Is this a regression from RHEL-7.2? 

Q4)

Is it possible to disable driftfix=slew and still have SVVP validated?
that is what are the rules for SVVP validation?

Comment 12 Yu Wang 2016-10-09 02:41:30 UTC
Hi karen,
> > 
> Q1)
> > Where can i find instructions to run SVVP ? 

QE have a guide to setup the svvp env. https://mojo.redhat.com/docs/DOC-1069057 and how to run svvp https://mojo.redhat.com/docs/DOC-1068119, you can find the hlk tool, filter and playlist on https://sysdev.microsoft.com/en-US/Hardware/member/HlkWizard/

> Q2)
> > Which Windows version is this ?
> 
14393.0.160808-1702.RS1_Release_srvmedia_SERVER_OEMRET_X64FRE_EN-US.ISO


> Q3)
> 
> Is this a regression from RHEL-7.2? 
> 
tried on rhel7.2 qemu-kvm-rhev, it hit the same issue. Since ws2016 start at rhel7.3, there is no "Clock Interrupt Test " job on hck and ws2012R2.

> Q4)
> 
> Is it possible to disable driftfix=slew and still have SVVP validated?
> that is what are the rules for SVVP validation?

It is possible to run driftfix=none and get the validated, so it is not a test blocker.

Comment 13 Marcelo Tosatti 2016-12-27 10:17:23 UTC
Moving this bug to RHEL-7.5 while assuming that:

1) Reinjection does indeed cause "abnormal" deltas between timer interrupts
to be caused.

2) However that is not fatal to Windows timekeeping.

---

Having making those two points, have not actually investigated
what test is expecting and what its getting (ENOCAPACITY for RHEL 7.4).

Comment 14 Marcelo Tosatti 2017-03-07 23:21:58 UTC
On physical HW timer interrupts are generated as follows:


        d         d          d
   *----------*----------*----------*
   i          i          i          i


Where i is the interrupt generation event and
"d" is the length of time between consecutive
interrupts.

Vadim mentions that the test fails when d = 100ns.

So it is expected that, on a virtualized machine:


        100ns        100ns
   *----------*...*----------* ...
   i          i          i

   [    window when vcpu is scheduled out     ]

on reinjection:

        100ns
   *--*--*--*--
   i  i  i  i

Several interrupts will be injected when the vcpu
is scheduled in again.

And this is where the error must be coming from.

So its not a bug, but valid and expected behaviour
of the "virtualized HW" exposed to Windows.

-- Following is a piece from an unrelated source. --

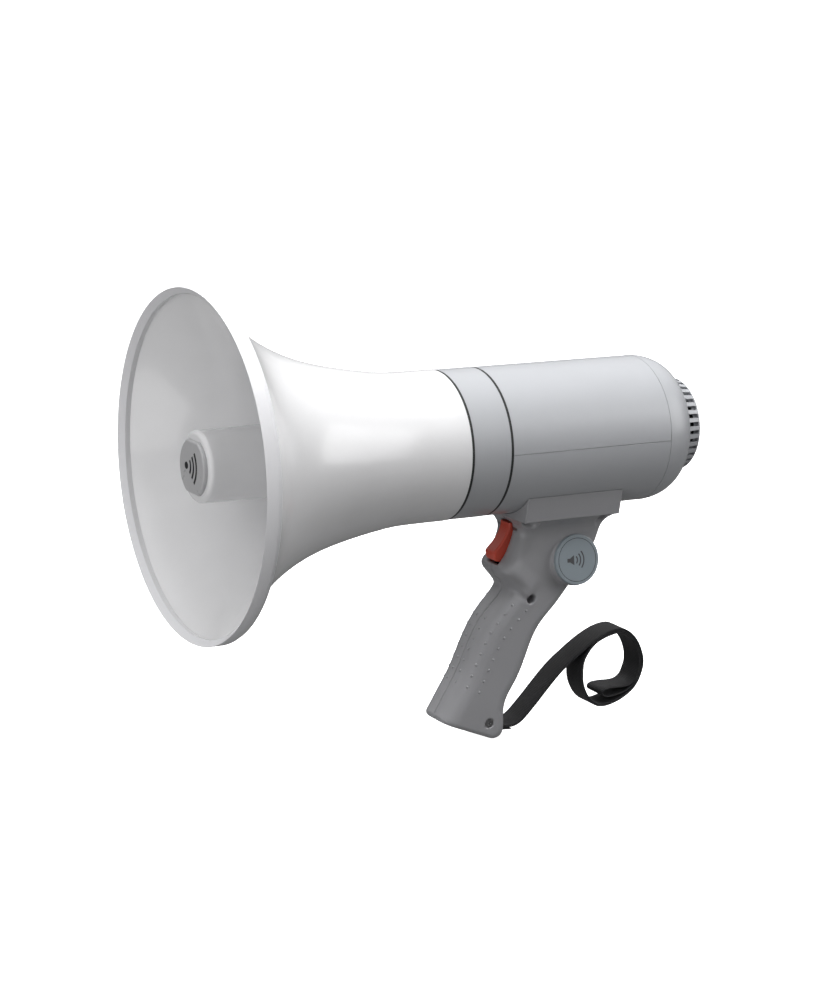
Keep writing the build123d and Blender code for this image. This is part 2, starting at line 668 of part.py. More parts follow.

Unless this causes misbehaviour of Windows timekeeping
for some reason (which i don't think it does, because
we know Windows timekeeping works properly), then this
should be marked as not a bug.

Anyone has any reason to not close this bug?

Comment 15 Yu Wang 2017-03-28 02:24:38 UTC
Hi,

(In reply to Marcelo Tosatti from comment #14)
> On physical HW timer interrupts are generated as follows:
> 
> 
>         d         d          d
>    *----------*----------*----------*
>    i          i          i          i
> 
> 
> Where i is the interrupt generation event and
> "d" is the length of time between consecutive
> interrupts.
> 
> Vadim mentions that the test fails when d = 100ns.
> 
> So it is expected that, on a virtualized machine:
> 
> 
>         100ns        100ns
>    *----------*...*----------* ...
>    i          i          i
> 
>    [    window when vcpu is scheduled out     ]
> 
> on reinjection:
> 
>         100ns
>    *--*--*--*--
>    i  i  i  i
> 
> Several interrupts will be injected when the vcpu
> is scheduled in again.
> 
> And this is where the error must be coming from.
> 
> So its not a bug, but valid and expected behaviour
> of the "virtualized HW" exposed to Windows.
> 
> Unless this causes misbehaviour of Windows timekeeping
> for some reason (which i don't think it does, because
> we know Windows timekeeping works properly), then this
> should be marked as not a bug.
> 
> Anyone has any reason to not close this bug?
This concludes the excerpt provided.